Collected data
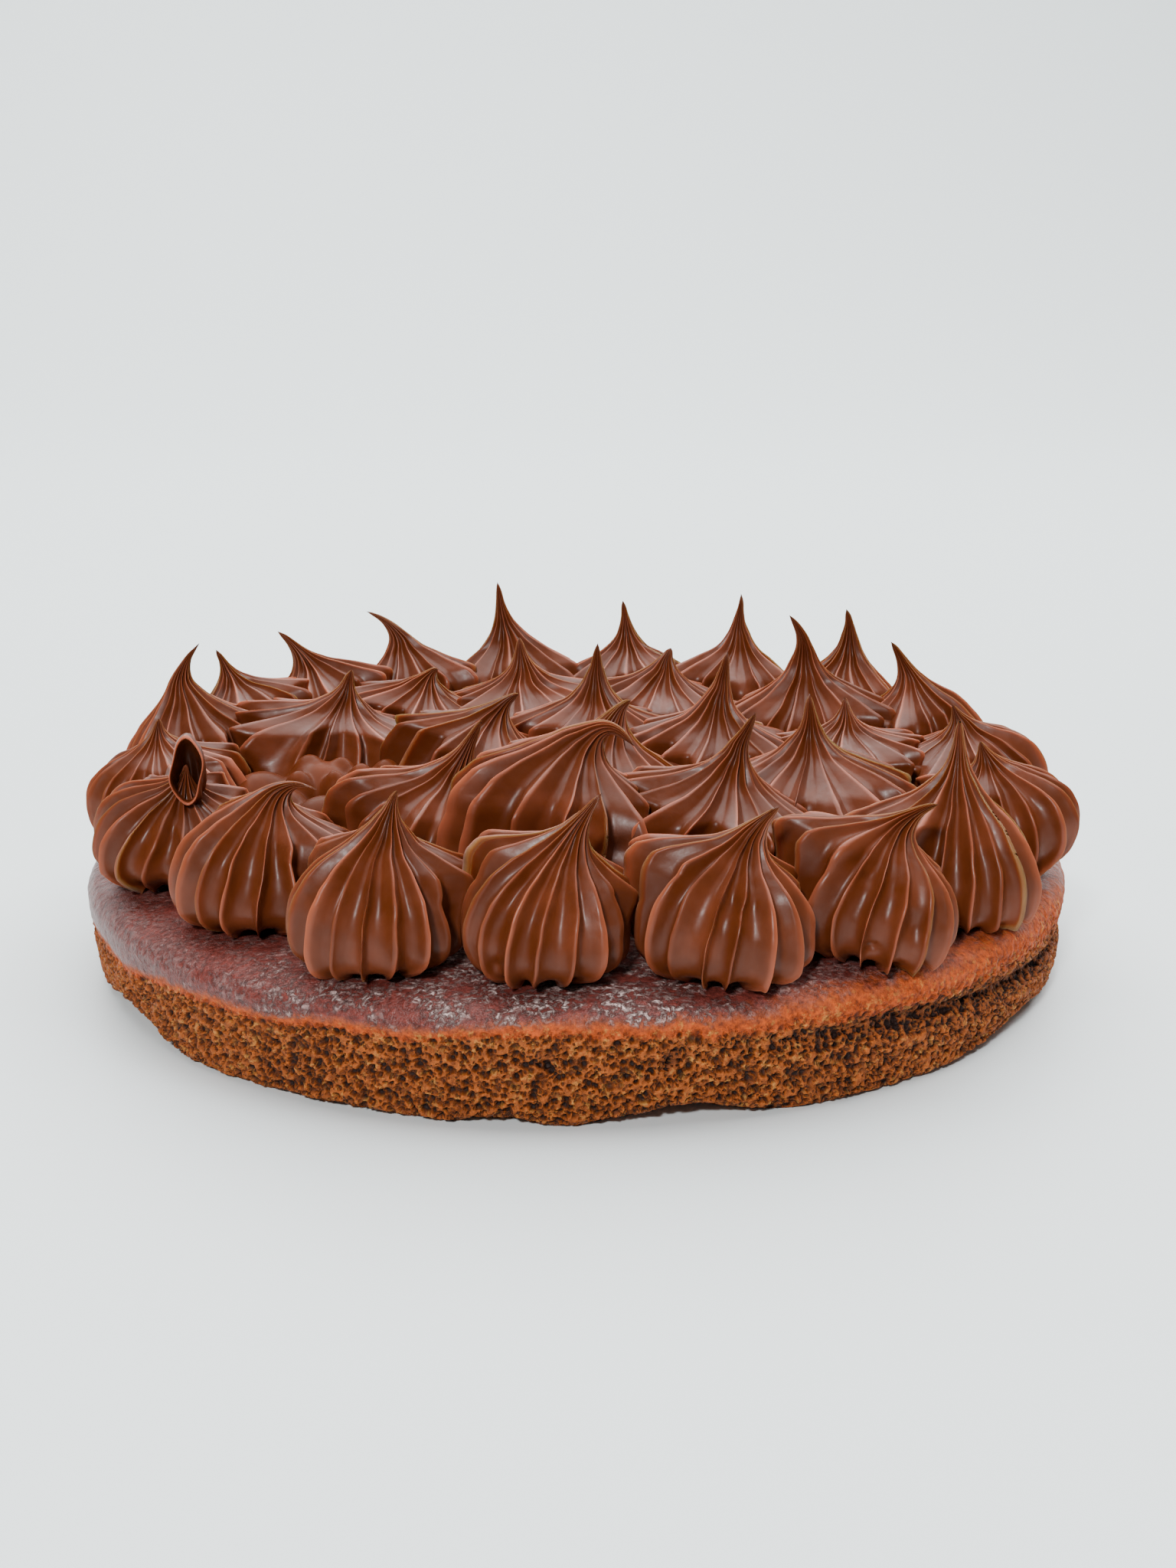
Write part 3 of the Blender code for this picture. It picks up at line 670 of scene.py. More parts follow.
def ganache_material(settings, name, shine):
    """Whipped milk chocolate ganache, piped cold.

    It is satin and a little translucent: broad soft highlights in the valleys. Its
    colour carries painted light: painted shade darkens the valleys, and the thin crests
    are painted lighter and redder than the mass, as a glow and highlight.
    """
    material = bpy.data.materials.new(name)
    material.use_nodes = True
    tree = material.node_tree
    shader = tree.nodes["Principled BSDF"]
    place = add_node(tree, "ShaderNodeTexCoord", {}).outputs["Object"]
    fin = add_node(tree, "ShaderNodeAttribute", {}, attribute_name="fin").outputs["Fac"]
    raised = add_node(tree, "ShaderNodeMath", {0: fin, 1: 0.0}, operation="MAXIMUM")
    edge = add_node(tree, "ShaderNodeMath", {0: raised, 1: 4.5}, operation="POWER")
    cloud = add_node(tree, "ShaderNodeTexNoise", {
        "Vector": place, "Scale": 1 / (9 * MM), "Detail": 3.0})
    tint = add_node(tree, "ShaderNodeMapRange", {
        "Value": cloud.outputs["Fac"], "From Min": 0.3, "From Max": 0.7, "To Min": -0.10, "To Max": 0.14})
    # Painted light: the crests take the lighter crest colour as a painted glow and highlight, and the
    # valleys keep the darker colour as painted shade
    mixed = add_node(tree, "ShaderNodeMath", {0: edge, 1: tint}, operation="ADD", use_clamp=True)
    colour = add_node(tree, "ShaderNodeMix", {
        0: mixed, 6: settings.valley_shade_colour, 7: settings.crest_glow_colour}, data_type="RGBA")
    # Below zero the same attribute marks the closed-in hollow and the heap's low folds, whose colour is
    # darkened there as painted shade
    depth = add_node(tree, "ShaderNodeMapRange", {
        "Value": fin, "From Min": -1.5, "From Max": 0.0, "To Min": 0.25, "To Max": 1.0})
    colour = add_node(tree, "ShaderNodeVectorMath", {
        0: colour.outputs[2], "Scale": depth}, operation="SCALE")
    tree.links.new(colour.outputs[0], shader.inputs["Base Color"])
    # Whipping leaves fine lumps about 1.4 mm apart and a slightly grainy gloss
    grain = add_node(tree, "ShaderNodeTexNoise", {
        "Vector": place, "Scale": 1 / (1.4 * MM), "Detail": 4.0, "Roughness": 0.6})
    gloss = add_node(tree, "ShaderNodeMapRange", {
        "Value": grain.outputs["Fac"], "From Min": 0.3, "From Max": 0.7, "To Min": 0.29, "To Max": 0.45})
    tree.links.new(gloss.outputs[0], shader.inputs["Roughness"])
    bump = add_node(tree, "ShaderNodeBump", {
        "Height": grain.outputs["Fac"], "Strength": 0.25, "Distance": 0.12 * MM})
    tree.links.new(bump.outputs[0], shader.inputs["Normal"])
    shader.inputs["IOR"].default_value = 1.33
    shader.inputs["Specular IOR Level"].default_value = shine
    shader.inputs["Subsurface Weight"].default_value = 0.12
    shader.inputs["Subsurface Radius"].default_value = (1.0, 0.45, 0.25)
    shader.inputs["Subsurface Scale"].default_value = 1.2 * MM
    return material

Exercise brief
Extract the listing in its entirety, matching it exactly.

Problem solution
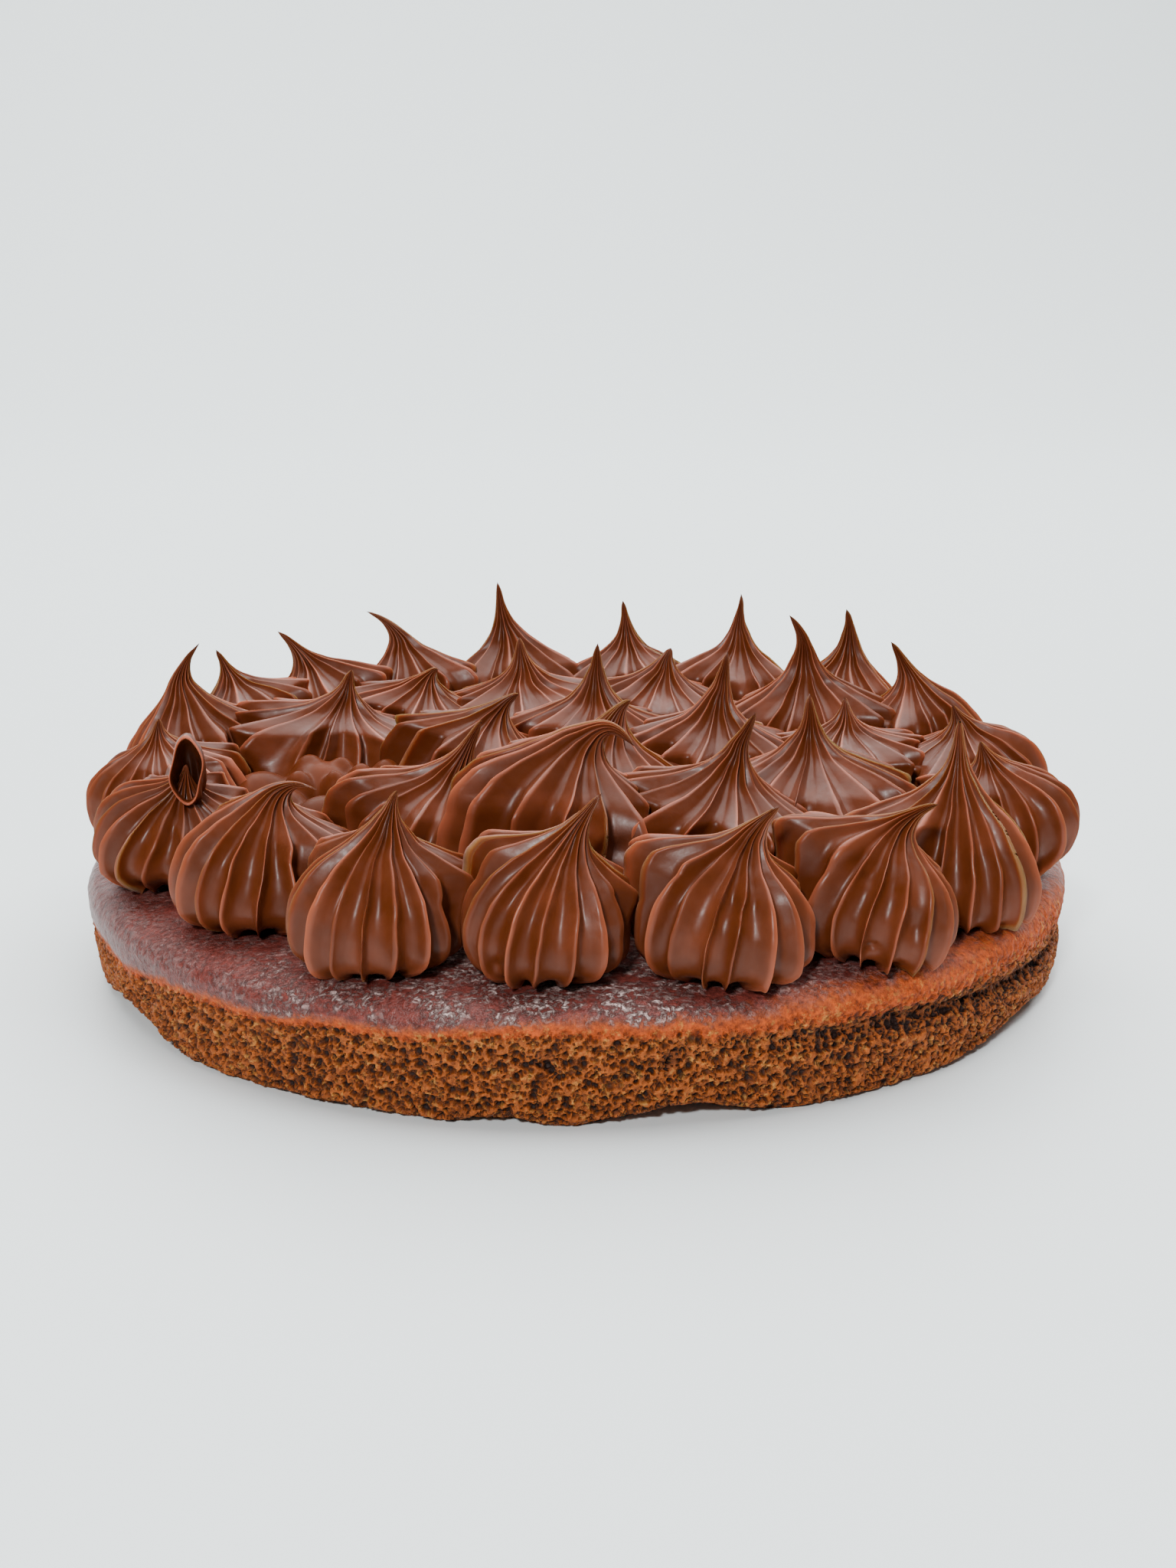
Write part 3 of the Blender code for this picture. It picks up at line 670 of scene.py. More parts follow.
def ganache_material(settings, name, shine):
    """Whipped milk chocolate ganache, piped cold.

    It is satin and a little translucent: broad soft highlights in the valleys. Its
    colour carries painted light: painted shade darkens the valleys, and the thin crests
    are painted lighter and redder than the mass, as a glow and highlight.
    """
    material = bpy.data.materials.new(name)
    material.use_nodes = True
    tree = material.node_tree
    shader = tree.nodes["Principled BSDF"]
    place = add_node(tree, "ShaderNodeTexCoord", {}).outputs["Object"]
    fin = add_node(tree, "ShaderNodeAttribute", {}, attribute_name="fin").outputs["Fac"]
    raised = add_node(tree, "ShaderNodeMath", {0: fin, 1: 0.0}, operation="MAXIMUM")
    edge = add_node(tree, "ShaderNodeMath", {0: raised, 1: 4.5}, operation="POWER")
    cloud = add_node(tree, "ShaderNodeTexNoise", {
        "Vector": place, "Scale": 1 / (9 * MM), "Detail": 3.0})
    tint = add_node(tree, "ShaderNodeMapRange", {
        "Value": cloud.outputs["Fac"], "From Min": 0.3, "From Max": 0.7, "To Min": -0.10, "To Max": 0.14})
    # Painted light: the crests take the lighter crest colour as a painted glow and highlight, and the
    # valleys keep the darker colour as painted shade
    mixed = add_node(tree, "ShaderNodeMath", {0: edge, 1: tint}, operation="ADD", use_clamp=True)
    colour = add_node(tree, "ShaderNodeMix", {
        0: mixed, 6: settings.valley_shade_colour, 7: settings.crest_glow_colour}, data_type="RGBA")
    # Below zero the same attribute marks the closed-in hollow and the heap's low folds, whose colour is
    # darkened there as painted shade
    depth = add_node(tree, "ShaderNodeMapRange", {
        "Value": fin, "From Min": -1.5, "From Max": 0.0, "To Min": 0.25, "To Max": 1.0})
    colour = add_node(tree, "ShaderNodeVectorMath", {
        0: colour.outputs[2], "Scale": depth}, operation="SCALE")
    tree.links.new(colour.outputs[0], shader.inputs["Base Color"])
    # Whipping leaves fine lumps about 1.4 mm apart and a slightly grainy gloss
    grain = add_node(tree, "ShaderNodeTexNoise", {
        "Vector": place, "Scale": 1 / (1.4 * MM), "Detail": 4.0, "Roughness": 0.6})
    gloss = add_node(tree, "ShaderNodeMapRange", {
        "Value": grain.outputs["Fac"], "From Min": 0.3, "From Max": 0.7, "To Min": 0.29, "To Max": 0.45})
    tree.links.new(gloss.outputs[0], shader.inputs["Roughness"])
    bump = add_node(tree, "ShaderNodeBump", {
        "Height": grain.outputs["Fac"], "Strength": 0.25, "Distance": 0.12 * MM})
    tree.links.new(bump.outputs[0], shader.inputs["Normal"])
    shader.inputs["IOR"].default_value = 1.33
    shader.inputs["Specular IOR Level"].default_value = shine
    shader.inputs["Subsurface Weight"].default_value = 0.12
    shader.inputs["Subsurface Radius"].default_value = (1.0, 0.45, 0.25)
    shader.inputs["Subsurface Scale"].default_value = 1.2 * MM
    return material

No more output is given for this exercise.